## START
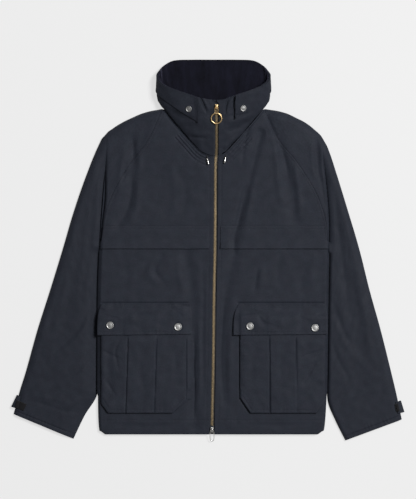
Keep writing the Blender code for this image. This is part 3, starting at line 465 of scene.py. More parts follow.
makeDrawcords()
print("drawcords made")


# The jacket's form
form = {
    "cloth": 1.6, "collarCloth": 2.0, "lining": 1.2, "bandCloth": 1.8, "flapCloth": 1.8, "pocketCloth": 2.6,
    "lie": 0.35, "seam": 0.4,
    "bodyHigh": 14.0, "hemHigh": 10.5, "hemRise": 70.0,
    "sleeveHigh": 13.0, "cuffHigh": 10.0, "cuffRise": 90.0,
    "neckRise": 5.0, "neckY": 720.0, "neckRadius": 110.0, "neckBackY": 709.0,
    "sideRound": 7.0, "armRound": 17.0, "backIn": 0.993, "sideFoot": 2.1, "edgeFoot": 2.0, "creaseFoot": 4.6,
    # how wide and how steep the sleeve's rounding is along its inner edge and its crease
    "innerRound": {"Right": (34.0, 2.6), "Left": (8.0, 1.0)},
    "creaseRound": {"Right": (28.0, 2.2), "Left": (17.0, 1.0)},
    "creaseFades": (545.0, 655.0), "zipHalf": 5.5, "hemLineY": 31.0, "yokeLowY": 409.0, "yokeTopY": 458.0,
    "underarmY": 424.0, "collarFrontY": 611.0, "cell": 1.9, "sleeveGap": 0.9,
    "overhang": {"Right": 3.0, "Left": 1.7}, "creaseShare": 1.5,
    # how deep the sewing pulls at the neck and beside the pocket
    "neckShare": {"Right": 1.8, "Left": 0.9}, "footShare": {"Right": 0.6, "Left": 1.6},
}
Edge = namedtuple("Edge", "y out")
Point = namedtuple("Point", "out y")
Section = namedtuple("Section", "outerOut outerY innerOut innerY")
Station = namedtuple("Station", "seamOut seamY seamZ rimOut rimY rimZ")
Fold = namedtuple("Fold", "width depth path")


def folds(*rows):
    # each row is a fold's width and depth, and the (out, y) points that it runs through
    return [Fold(width, depth, tuple(path)) for width, depth, *path in rows]



sideLine = {
    "Right": rowsOf(Edge,
        (0, 240), (6, 247), (14, 252.5), (87, 254.8), (296, 253.6), (386, 251), (450, 247), (516, 239.5),
        (582, 237.8), (641, 234), (670, 232)),
    "Left": rowsOf(Edge,
        (0, 231), (6, 238.5), (14, 244.5), (76, 249), (186, 251), (296, 252.2), (417, 254.4), (460, 255),
        (516, 252), (582, 245), (641, 237), (662, 233.5)),
}
raglan = {
    "Right": rowsOf(Point,
        (248, 424), (239, 482), (218, 537), (181, 600), (143, 649), (112, 716)),
    "Left": rowsOf(Point,
        (252, 424), (245, 478), (223, 537), (183, 600), (143, 649), (112, 716)),
}
neckLine = rowsOf(Point,
    (5.5, 611), (27, 621), (47, 642), (68, 666), (90, 691), (108, 713))
zipLine = rowsOf(Edge,
    (-5, -3.6), (76, -2), (186, 0), (296, 1.1), (406, 3.3), (516, 4.2), (593, 4.6), (626, 6.6), (670, 6.8),
    (740, 6.2))
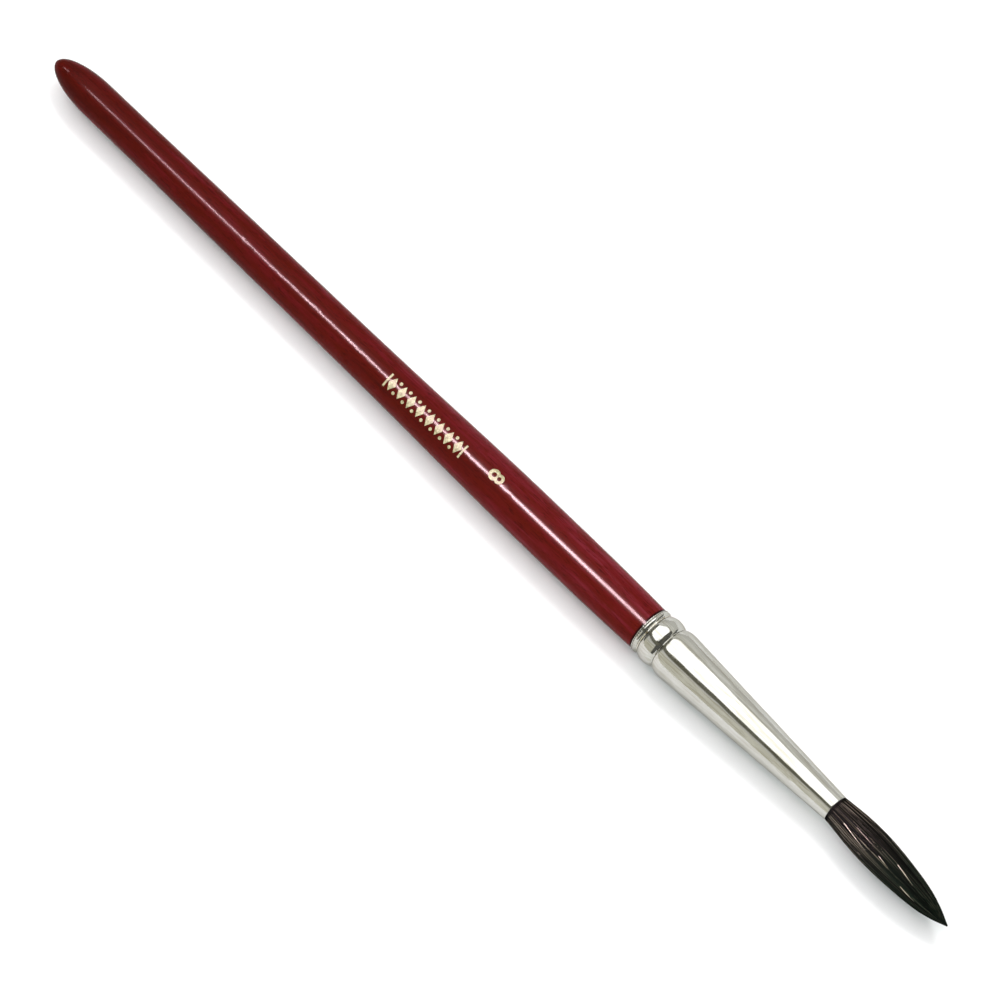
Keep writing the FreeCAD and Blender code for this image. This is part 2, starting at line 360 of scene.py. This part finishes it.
glue, recipe, shader = new_finish("set glue", Roughness=0.3, Specular_IOR_Level=0.5)
lumps = recipe.noise(recipe.place((700.0, 700.0, 700.0)), 1.0, 3.0, 0.6)
glue_colour = recipe.ramp(lumps, [(0.3, (0.42, 0.28, 0.10)), (0.7, (0.66, 0.50, 0.24))])
connect(recipe, shader, Base_Color=glue_colour, Normal=recipe.bump(lumps, 0.5, 0.1 * MM))
give_finish("tenon_glue", glue)


# ---------------------------------------------------------------------------
# The root of the hair: the cut ends of the bundle, packed tight and pushed up
# the ferrule from behind until the belly stands clear of the mouth.
# ---------------------------------------------------------------------------

root, recipe, shader = new_finish("packed hair ends", Roughness=0.5, Specular_IOR_Level=0.4)
strands = recipe.noise(recipe.place((80.0, 9000.0, 9000.0)), 1.0, 2.0, 0.6)
root_colour = recipe.ramp(strands, [(0.35, (0.016, 0.010, 0.007)), (0.7, (0.09, 0.06, 0.04))])
connect(recipe, shader, Base_Color=root_colour, Normal=recipe.bump(strands, 0.6, 0.04 * MM))
give_finish("hair_root", root)


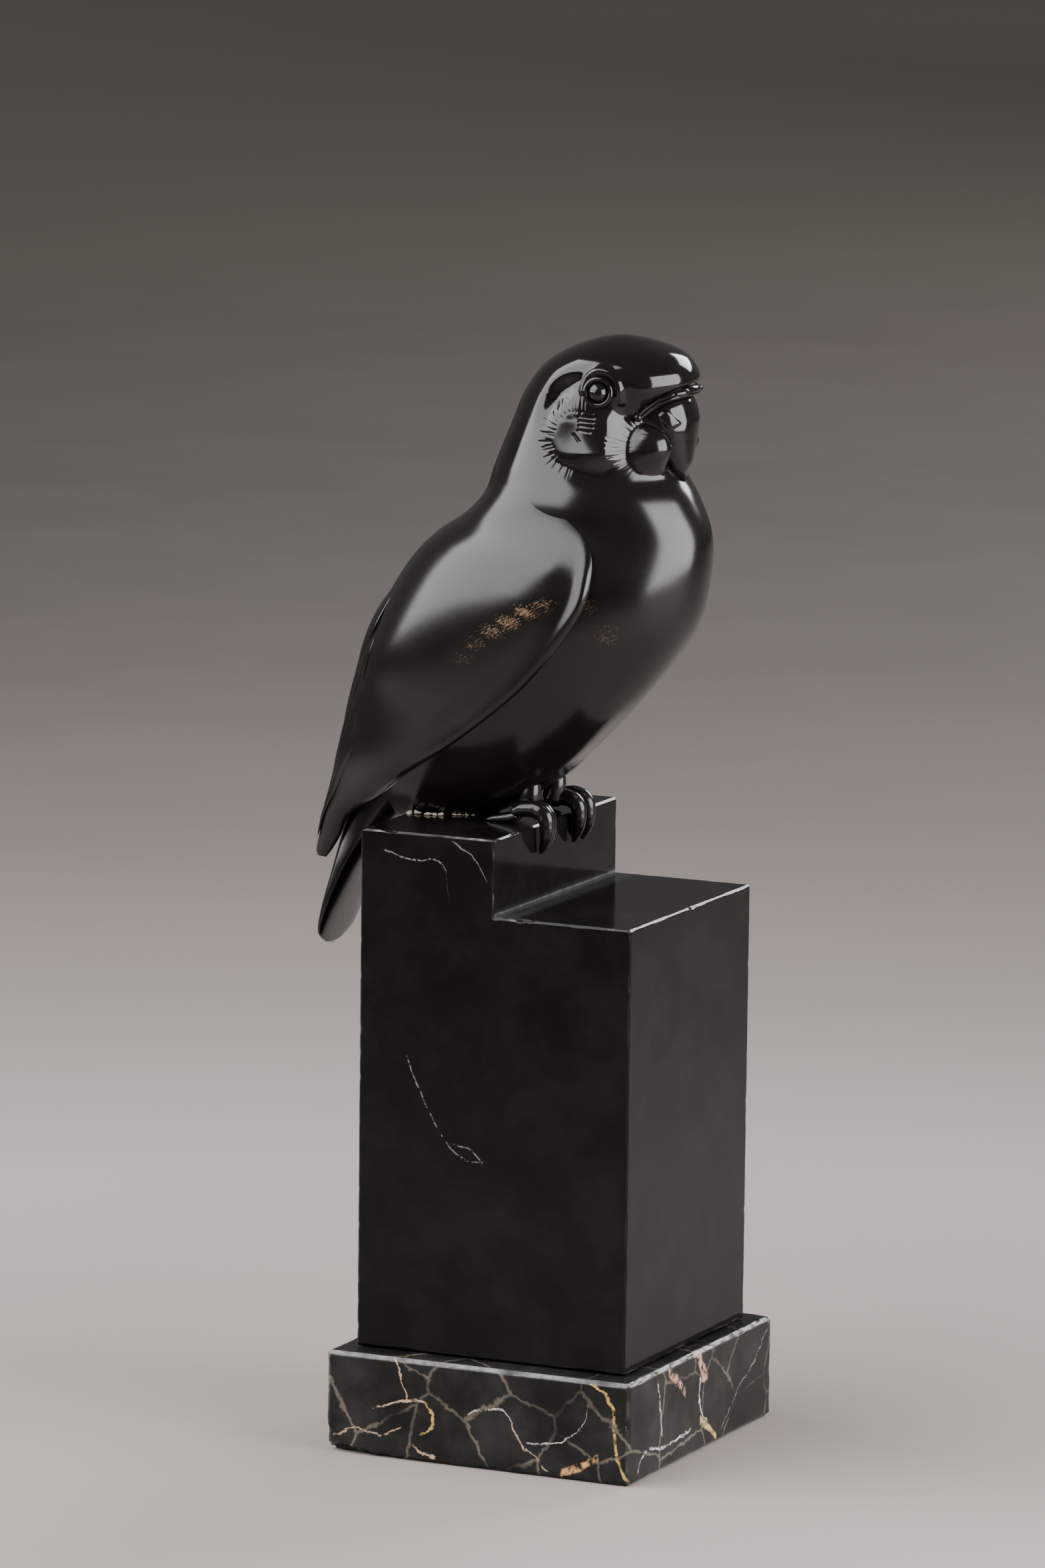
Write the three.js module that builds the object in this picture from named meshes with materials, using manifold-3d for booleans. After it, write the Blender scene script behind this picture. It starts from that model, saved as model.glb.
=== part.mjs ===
// A cast bronze parrot perched on a stepped block of black stone, on a slab of veined marble.
// Millimetres, +Z up, +X the way the bird faces, +Y its left side.
// The origin is the centre of the slab's underside.

import * as THREE from 'three';
import { mergeVertices } from 'three/addons/utils/BufferGeometryUtils.js';
import Module from 'manifold-3d';

const wasm = await Module();
wasm.setup();

// Marble slab
const slabDepth = 96.6;
const slabWidth = 102.3;
const slabHeight = 30;
const slabArris = 1;
const slabCorner = 0.8;

// Chipped lower edge of the slab, on its right side at the back
const chipLength = 24;
const chipHeight = 2.2;
const chipReach = 3.4;
const chipLean = 0.35;
const cornerChip = 5;

// The flakes of that edge: share of its length, and of its height and reach
const flakes = [[0.32, 1], [0.66, 0.75], [1, 0.45]];

// Stone block with one step, and the bed of mastic under it
const blockDepth = 85.6;
const blockWidth = 85.6;
const blockHeight = 152.6;
const stepRise = 22.5;
const treadDepth = 43.3;
const blockArris = 0.5;
const stepFillet = 1.5;
const bedGap = 0.3;

// Bird: its height over the perch, and the play between the casting and the stone
const birdHeight = 143.1;
const seatGap = 0.3;

// Where the perch edge of the block lies: everything of the bird is measured from it
const blockFoot = slabHeight + bedGap;
const perchHeight = blockFoot + blockHeight;
const blockFront = blockDepth / 2;
const riserFace = blockFront - treadDepth;

// The bird's own measures are written for a bird this high and follow its height
const drawnHeight = 143.1;
const scale = birdHeight / drawnHeight;
const turn = Math.PI / 180;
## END
## Problem requirements
Stopping at the line containing "return [Fold(width, depth, tuple(path))", please repeat exactly every line from the very start of the entries, that line included, and nothing more.

## Response
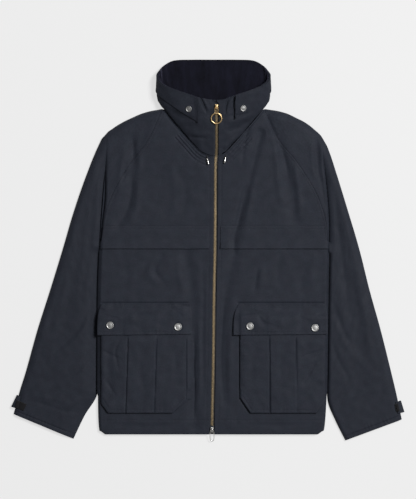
Keep writing the Blender code for this image. This is part 3, starting at line 465 of scene.py. More parts follow.
makeDrawcords()
print("drawcords made")


# The jacket's form
form = {
    "cloth": 1.6, "collarCloth": 2.0, "lining": 1.2, "bandCloth": 1.8, "flapCloth": 1.8, "pocketCloth": 2.6,
    "lie": 0.35, "seam": 0.4,
    "bodyHigh": 14.0, "hemHigh": 10.5, "hemRise": 70.0,
    "sleeveHigh": 13.0, "cuffHigh": 10.0, "cuffRise": 90.0,
    "neckRise": 5.0, "neckY": 720.0, "neckRadius": 110.0, "neckBackY": 709.0,
    "sideRound": 7.0, "armRound": 17.0, "backIn": 0.993, "sideFoot": 2.1, "edgeFoot": 2.0, "creaseFoot": 4.6,
    # how wide and how steep the sleeve's rounding is along its inner edge and its crease
    "innerRound": {"Right": (34.0, 2.6), "Left": (8.0, 1.0)},
    "creaseRound": {"Right": (28.0, 2.2), "Left": (17.0, 1.0)},
    "creaseFades": (545.0, 655.0), "zipHalf": 5.5, "hemLineY": 31.0, "yokeLowY": 409.0, "yokeTopY": 458.0,
    "underarmY": 424.0, "collarFrontY": 611.0, "cell": 1.9, "sleeveGap": 0.9,
    "overhang": {"Right": 3.0, "Left": 1.7}, "creaseShare": 1.5,
    # how deep the sewing pulls at the neck and beside the pocket
    "neckShare": {"Right": 1.8, "Left": 0.9}, "footShare": {"Right": 0.6, "Left": 1.6},
}
Edge = namedtuple("Edge", "y out")
Point = namedtuple("Point", "out y")
Section = namedtuple("Section", "outerOut outerY innerOut innerY")
Station = namedtuple("Station", "seamOut seamY seamZ rimOut rimY rimZ")
Fold = namedtuple("Fold", "width depth path")


def folds(*rows):
    # each row is a fold's width and depth, and the (out, y) points that it runs through
    return [Fold(width, depth, tuple(path)) for width, depth, *path in rows]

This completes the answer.